BRIEF: Write out exactly the lines from the line with "corners = [Vector(corner)" through the line with "is dusted with icing sugar.", including both, and nothing more.

SUPPLIED MATERIAL:
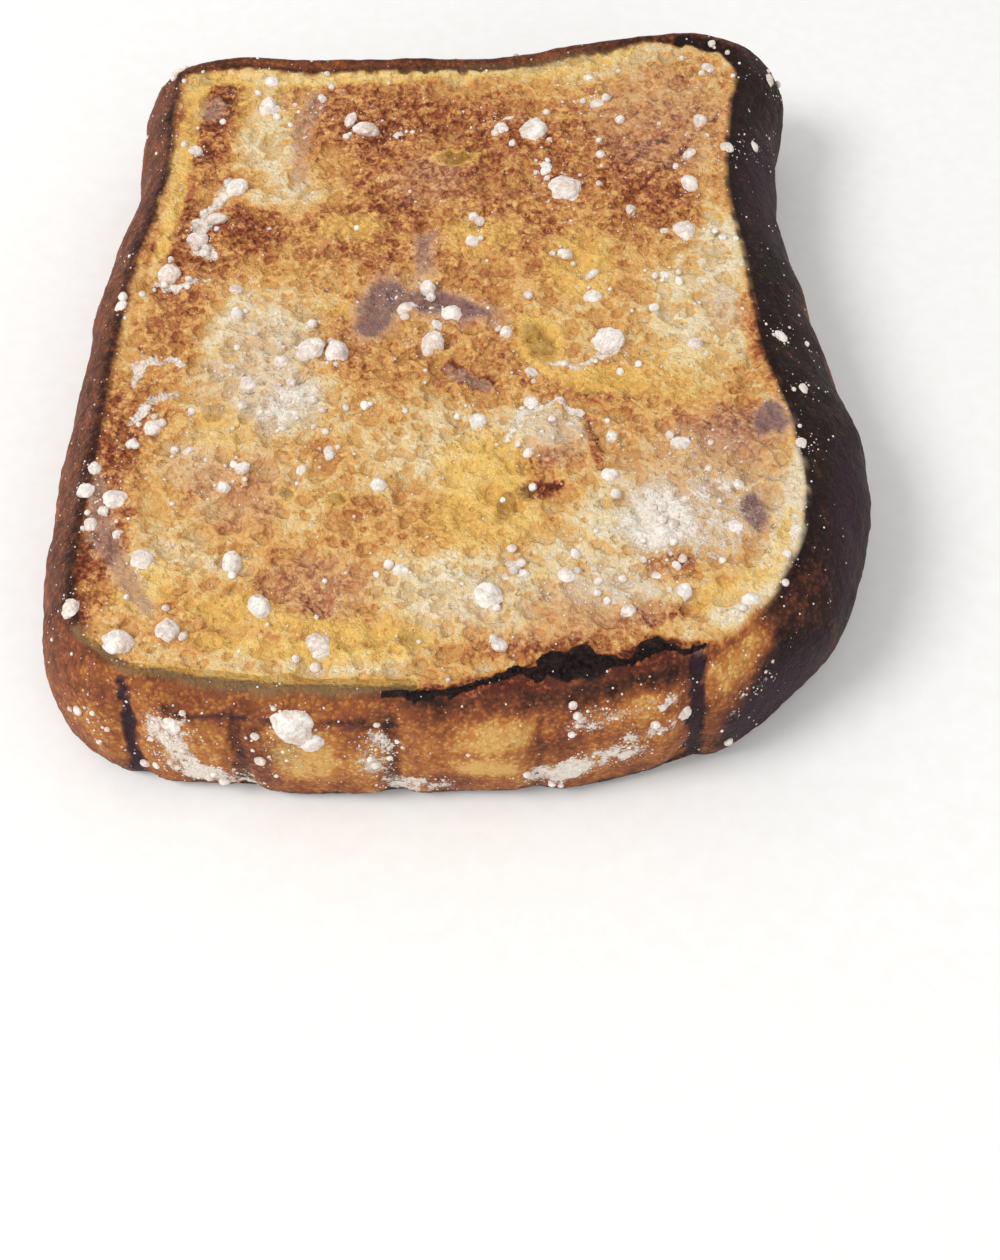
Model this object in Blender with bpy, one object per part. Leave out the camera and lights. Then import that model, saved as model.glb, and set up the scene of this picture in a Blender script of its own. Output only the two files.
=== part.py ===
"""One thick slice of toast, fried golden brown and dusted with icing sugar.

The slice lies on its lower cut face. The crown of the loaf points to +Y, and the
crust that was the bottom of the loaf points to -Y. All sizes are in millimetres
until a vertex is placed.
"""
import math
import random

import bmesh
import bpy
from mathutils import Matrix, Vector
from mathutils.bvhtree import BVHTree

MM = 0.001

# Driving dimensions.
THICKNESS = 25.0
SEGMENTS = 152
NORMAL_REACH = 4
SUGAR_SEED = 11
SCATTERED_CLUMPS = 40
CLUMP_SINK = 0.20
CLUMP_FLATNESS = 0.62

# The outline of the crust seen from above, as a few points joined by a smooth
# curve. It starts at the near left corner and runs anticlockwise.
OUTLINE = (
    (-58.6, -42.0),
    (-56.0, -53.5),
    (-49.0, -61.0),
    (-38.0, -64.2),
    (-14.0, -65.7),
    (8.0, -65.1),
    (27.0, -62.3),
    (40.0, -56.5),
    (50.5, -47.0),
    (57.0, -34.5),
    (59.0, -17.5),
    (56.0, -1.5),
    (53.1, 14.5),
    (50.5, 28.5),
    (51.3, 43.5),
    (53.8, 56.0),
    (49.6, 65.4),
    (37.0, 68.0),
    (20.0, 66.0),
    (2.0, 62.2),
    (-20.0, 61.2),
    (-42.0, 61.8),
    (-52.8, 57.6),
    (-54.8, 45.5),
    (-54.3, 31.5),
    (-57.0, 14.5),
    (-58.3, -4.0),
    (-58.6, -24.0),
)

# The rounded side from the lower face up to the upper face, as rings. Each ring
# has a fixed inset, a height and a share of the shoulder's width.
SIDE_RINGS = (
    (2.6, 0.0, 0.0),
    (1.2, 1.0, 0.0),
    (0.3, 3.4, 0.0),
    (0.0, 8.0, 0.0),
    (0.0, 12.5, 0.02),
    (0.0, 17.0, 0.14),
    (0.0, 20.4, 0.36),
    (0.0, 22.8, 0.60),
    (0.0, 24.2, 0.80),
    (0.0, 24.9, 1.0),
)

# The upper face closes inwards over rings of these sizes.
FACE_RINGS = (0.955, 0.89, 0.78, 0.64, 0.48, 0.31, 0.14)
FACE_CENTRE = (-2.0, -2.0)

# Vertical folds in the crust of the near side: place along X, half width, depth.
FOLDS = (
    (-44.0, 2.2, 1.3),
    (-29.5, 2.4, 0.8),
    (-9.0, 2.6, 0.8),
    (10.0, 2.0, 0.6),
    (31.0, 2.4, 1.5),
)

# Swells and hollows of the upper face: X, Y, radius, height.
SWELLS = (
    (12.5, -22.0, 6.5, 0.7),
    (-24.0, -14.0, 13.0, 0.5),
    (34.0, -30.0, 14.0, 0.5),
    (-8.0, 4.0, 9.0, -0.5),
    (4.0, 30.0, 15.0, 0.4),
    (-33.0, 26.0, 10.0, -0.4),
    (38.0, 12.0, 10.0, 0.4),
    (-4.0, -40.0, 14.0, 0.3),
    (-41.0, -34.0, 10.0, -0.3),
    (22.0, -4.0, 8.0, -0.3),
)

# Charred blisters on the near rim: X, Y, radius along X, radius along Y, height.
BLISTERS = (
    (14.0, -58.6, 5.4, 2.6, 1.2),
    (24.5, -55.6, 3.2, 2.0, 0.8),
    (-4.0, -61.6, 4.2, 1.8, 0.6),
    (4.5, -61.0, 2.6, 1.6, 0.5),
)

# The large clumps of sugar on the upper face: X, Y, radius.
LARGE_CLUMPS = (
    (15.0, 26.0, 2.6),
    (20.0, -4.0, 2.4),
    (-22.5, -6.0, 2.3),
    (-18.0, -6.5, 2.2),
    (10.5, 39.0, 2.2),
    (-16.0, 39.5, 2.1),
    (-18.0, -54.5, 1.9),
    (-37.5, -52.5, 1.9),
    (-44.0, -54.0, 1.9),
    (3.5, -47.0, 1.8),
    (-26.0, -48.5, 1.8),
    (33.0, 18.0, 1.8),
    (-5.0, -4.5, 1.8),
    (-9.0, 3.0, 1.7),
    (-2.0, 1.5, 1.6),
    (-44.0, 8.5, 1.6),
    (-46.5, -32.0, 1.6),
    (-42.0, -41.5, 1.5),
    (-30.0, -42.0, 1.6),
    (-35.5, 27.0, 1.6),
    (-38.0, 20.5, 1.6),
    (-40.5, 16.0, 1.6),
    (34.5, 28.0, 1.5),
    (-32.5, 44.5, 1.5),
)

# Clumps on the near side: X, height, radius.
SIDE_CLUMPS = (
    (-21.5, 20.5, 2.8),
    (-19.0, 17.6, 1.5),
    (-37.0, 19.0, 1.2),
    (29.0, 17.0, 1.2),
)


def spline_point(before, start, end, after, share):
    """Returns a point of the smooth curve that runs through start and end."""
    squared = share * share
    cubed = squared * share
    return tuple(
        0.5 * (2 * b + (c - a) * share + (2 * a - 5 * b + 4 * c - d) * squared + (3 * b - a - 3 * c + d) * cubed)
        for a, b, c, d in zip(before, start, end, after)
    )


def outline_curve(count):
    """Returns count evenly spaced points along the smooth outline."""
    total = len(OUTLINE)
    dense = []
    for index in range(total):
        knots = [OUTLINE[(index + step) % total] for step in (-1, 0, 1, 2)]
        dense.extend(spline_point(*knots, step / 40) for step in range(40))
    lengths = [0.0]
    for index in range(len(dense)):
        lengths.append(lengths[-1] + math.dist(dense[index], dense[(index + 1) % len(dense)]))
    points = []
    place = 0
    for index in range(count):
        target = lengths[-1] * index / count
        while lengths[place + 1] < target:
            place += 1
        share = (target - lengths[place]) / (lengths[place + 1] - lengths[place])
        start = dense[place]
        end = dense[(place + 1) % len(dense)]
        points.append((start[0] + (end[0] - start[0]) * share, start[1] + (end[1] - start[1]) * share))
    return points


def outward(points, index):
    """Returns the outward direction, evened out along the curve so that corners stay open."""
    before = points[index - NORMAL_REACH]
    after = points[(index + NORMAL_REACH) % len(points)]
    along = (after[0] - before[0], after[1] - before[1])
    length = math.hypot(*along)
    return along[1] / length, -along[0] / length


def shoulder_width(y, normal):
    """The rounded shoulder is widest in the middle of the right side and slim at the near side."""
    right = max(0.0, normal[0])
    left = max(0.0, -normal[0])
    far = max(0.0, normal[1])
    belly = 4.0 * math.exp(-(((y + 8.0) / 30.0) ** 2))
    return 4.6 + (5.0 + belly) * right + 3.4 * left + 1.6 * far


def side_depth(x, y, normal, height):
    """How far the crust of the side is drawn in at a point by its folds and waves."""
    level = min(1.0, max(0.0, (THICKNESS - 1.5 - height) / 5.0))
    near = max(0.0, -normal[1])
    folds = sum(depth * math.exp(-(((x - place) / width) ** 2)) for place, width, depth in FOLDS)
    waves = 0.28 * math.sin(0.21 * x + 0.16 * y + 0.12 * height) + 0.18 * math.sin(0.43 * y - 0.31 * x - 0.2 * height)
    return level * (near ** 3 * folds + 0.3 + waves)


def face_relief(x, y):
    """Height of the upper cut face above its plane."""
    relief = 0.22 * math.sin(0.115 * x + 0.6) * math.sin(0.098 * y - 0.4)
    relief += 0.12 * math.sin(0.23 * x - 0.17 * y) + 0.1 * math.sin(0.19 * x + 0.27 * y + 1.3)
    for place_x, place_y, radius, height in SWELLS:
        relief += height * math.exp(-((x - place_x) ** 2 + (y - place_y) ** 2) / radius ** 2)
    return relief


def blister_relief(x, y):
    """Height of the charred blisters on the near rim."""
    return sum(
        height * math.exp(-(((x - place_x) / along) ** 2) - ((y - place_y) / across) ** 2)
        for place_x, place_y, along, across, height in BLISTERS
    )


def side_ring(curve, inset, height, share):
    """Returns one ring of the rounded side as points in millimetres."""
    ring = []
    for index, (x, y) in enumerate(curve):
        normal = outward(curve, index)
        depth = inset + share * shoulder_width(y, normal)
        if height > 0.0:
            depth += side_depth(x, y, normal, height)
        place_x = x - normal[0] * depth
        place_y = y - normal[1] * depth
        lift = share * (blister_relief(place_x, place_y) + share * face_relief(place_x, place_y))
        ring.append((place_x, place_y, height + lift))
    return ring


def face_ring(rim, size):
    """Returns one ring of the upper face, shrunk from the rim towards the centre."""
    ring = []
    for x, y, _ in rim:
        place_x = FACE_CENTRE[0] + (x - FACE_CENTRE[0]) * size
        place_y = FACE_CENTRE[1] + (y - FACE_CENTRE[1]) * size
        height = SIDE_RINGS[-1][1] + face_relief(place_x, place_y) + blister_relief(place_x, place_y)
        ring.append((place_x, place_y, height))
    return ring


def add_ring(shape, ring):
    """Adds a ring of points to the shape and returns its vertices."""
    return [shape.verts.new((x * MM, y * MM, z * MM)) for x, y, z in ring]


def bridge(shape, lower, upper):
    """Joins two rings with a band of four-sided faces."""
    count = len(lower)
    for index in range(count):
        after = (index + 1) % count
        shape.faces.new((lower[index], lower[after], upper[after], upper[index]))


def build_slice():
    """Models the slice of bread as one closed body."""
    curve = outline_curve(SEGMENTS)
    shape = bmesh.new()
    rings = [add_ring(shape, side_ring(curve, *ring)) for ring in SIDE_RINGS]
    rim = side_ring(curve, *SIDE_RINGS[-1])
    rings.extend(add_ring(shape, face_ring(rim, size)) for size in FACE_RINGS)
    for lower, upper in zip(rings, rings[1:]):
        bridge(shape, lower, upper)
    shape.faces.new(list(reversed(rings[0])))
    centre_height = SIDE_RINGS[-1][1] + face_relief(*FACE_CENTRE)
    centre = shape.verts.new((FACE_CENTRE[0] * MM, FACE_CENTRE[1] * MM, centre_height * MM))
    last = rings[-1]
    for index, corner in enumerate(last):
        shape.faces.new((corner, last[(index + 1) % len(last)], centre))
    bmesh.ops.triangulate(shape, faces=shape.faces[:])
    return shape


def add_clump(collection, name, surface, aim, ray, radius, turn):
    """Adds one low dome of sugar, half sunk into the surface that the ray meets."""
    place, normal, _, _ = surface.ray_cast(Vector(aim) * MM, Vector(ray))
    if place is None:
        return
    dome = bmesh.new()
    bmesh.ops.create_uvsphere(dome, u_segments=8, v_segments=4, radius=radius * MM)
    bmesh.ops.triangulate(dome, faces=dome.faces[:])
    mesh = bpy.data.meshes.new(name)
    stretch = Matrix.Diagonal((1.0 + 0.2 * math.sin(turn), 1.0, CLUMP_FLATNESS, 1.0))
    tilt = normal.to_track_quat("Z", "Y").to_matrix().to_4x4()
    sunk = place - normal * (radius * CLUMP_SINK * MM)
    dome.transform(Matrix.Translation(sunk) @ tilt @ Matrix.Rotation(turn, 4, "Z") @ stretch)
    dome.to_mesh(mesh)
    dome.free()
    collection.objects.link(bpy.data.objects.new(name, mesh))


def add_sugar(collection, surface):
    """Adds the large clumps, then scatters smaller ones that keep clear of them."""
    down = (0.0, 0.0, -1.0)
    taken = []
    for index, (x, y, radius) in enumerate(LARGE_CLUMPS):
        add_clump(collection, f"clump_{index}", surface, (x, y, 60.0), down, radius, 1.7 * index)
        taken.append((x, y, radius))
    for index, (x, height, radius) in enumerate(SIDE_CLUMPS):
        add_clump(collection, f"side_clump_{index}", surface, (x, -90.0, height), (0.0, 1.0, 0.0), radius, index)
    draw = random.Random(SUGAR_SEED)
    placed = 0
    while placed < SCATTERED_CLUMPS:
        x = draw.uniform(-52.0, 50.0)
        y = draw.uniform(-57.0, 56.0)
        radius = draw.uniform(0.9, 1.25)
        if any(math.dist((x, y), other[:2]) < other[2] + radius + 1.5 for other in taken):
            continue
        add_clump(collection, f"small_clump_{placed}", surface, (x, y, 60.0), down, radius, x + y)
        taken.append((x, y, radius))
        placed += 1


def food_material():
    """The golden, egg-soaked crumb."""
    material = bpy.data.materials.new("toasted_bread")
    material.use_nodes = True
    shader = material.node_tree.nodes["Principled BSDF"]
    shader.inputs["Base Color"].default_value = (0.56, 0.30, 0.09, 1.0)
    shader.inputs["Roughness"].default_value = 0.62
    shader.inputs["Metallic"].default_value = 0.0
    return material


def main():
    """Clears the scene and builds the toast."""
    for leftover in list(bpy.data.objects):
        bpy.data.objects.remove(leftover, do_unlink=True)

    shape = build_slice()
    surface = BVHTree.FromBMesh(shape)
    mesh = bpy.data.meshes.new("toast")
    shape.to_mesh(mesh)
    shape.free()
    toast = bpy.data.objects.new("toast", mesh)
    bpy.context.scene.collection.objects.link(toast)

    sugar = bpy.data.collections.new("sugar")
    bpy.context.scene.collection.children.link(sugar)
    add_sugar(sugar, surface)

    fuse = toast.modifiers.new("fuse_sugar", "BOOLEAN")
    fuse.operation = "UNION"
    fuse.solver = "EXACT"
    fuse.operand_type = "COLLECTION"
    fuse.collection = sugar
    evaluated = toast.evaluated_get(bpy.context.evaluated_depsgraph_get())
    fused = bpy.data.meshes.new_from_object(evaluated)
    toast.modifiers.clear()
    toast.data = fused
    for clump in list(sugar.objects):
        bpy.data.objects.remove(clump, do_unlink=True)
    bpy.data.collections.remove(sugar)

    corners = [Vector(corner) for corner in toast.bound_box]
    low_x, high_x = min(c.x for c in corners), max(c.x for c in corners)
    low_y, high_y = min(c.y for c in corners), max(c.y for c in corners)
    fused.transform(Matrix.Translation((-(low_x + high_x) / 2, -(low_y + high_y) / 2, 0.0)))

    fused.materials.clear()
    fused.materials.append(food_material())
    fused.shade_smooth()
    fused.set_sharp_from_angle(angle=math.radians(50.0))


if __name__ == "__main__":
    main()
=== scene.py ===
"""Dresses one thick slice of fried toast that is dusted with icing sugar.

The slice is one closed mesh. Its open crumb, its folded crust and its charred near rim
are real relief, and its browning is worked out point by point and kept as attributes
that the bread's material reads. The sugar lies on it as clumps, grains and powder.

Sizes, places, points and heights are in millimetres until a mesh is made. The crown of the
loaf points to +Y, and the crust that was the bottom of the loaf points to -Y, the near side.
"""
import itertools
import logging
import math
import random
from dataclasses import dataclass, field
from enum import Enum

import bmesh
import bpy
import numpy as np
from mathutils import Matrix, Vector, geometry
from mathutils.bvhtree import BVHTree


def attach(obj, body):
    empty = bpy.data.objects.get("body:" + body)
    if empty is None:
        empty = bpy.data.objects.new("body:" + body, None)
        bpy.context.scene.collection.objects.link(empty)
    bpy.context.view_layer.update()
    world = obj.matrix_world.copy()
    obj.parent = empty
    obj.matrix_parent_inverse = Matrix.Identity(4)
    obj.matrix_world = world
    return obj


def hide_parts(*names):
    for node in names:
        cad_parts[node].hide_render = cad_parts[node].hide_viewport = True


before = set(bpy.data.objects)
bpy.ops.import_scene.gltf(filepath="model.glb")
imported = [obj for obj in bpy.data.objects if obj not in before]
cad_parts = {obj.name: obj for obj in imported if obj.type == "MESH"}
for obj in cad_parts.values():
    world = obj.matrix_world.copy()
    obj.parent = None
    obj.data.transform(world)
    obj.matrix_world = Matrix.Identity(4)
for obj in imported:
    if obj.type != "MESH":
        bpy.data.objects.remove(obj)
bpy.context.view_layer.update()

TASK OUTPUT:
    corners = [Vector(corner) for corner in toast.bound_box]
    low_x, high_x = min(c.x for c in corners), max(c.x for c in corners)
    low_y, high_y = min(c.y for c in corners), max(c.y for c in corners)
    fused.transform(Matrix.Translation((-(low_x + high_x) / 2, -(low_y + high_y) / 2, 0.0)))

    fused.materials.clear()
    fused.materials.append(food_material())
    fused.shade_smooth()
    fused.set_sharp_from_angle(angle=math.radians(50.0))


if __name__ == "__main__":
    main()
=== scene.py ===
"""Dresses one thick slice of fried toast that is dusted with icing sugar.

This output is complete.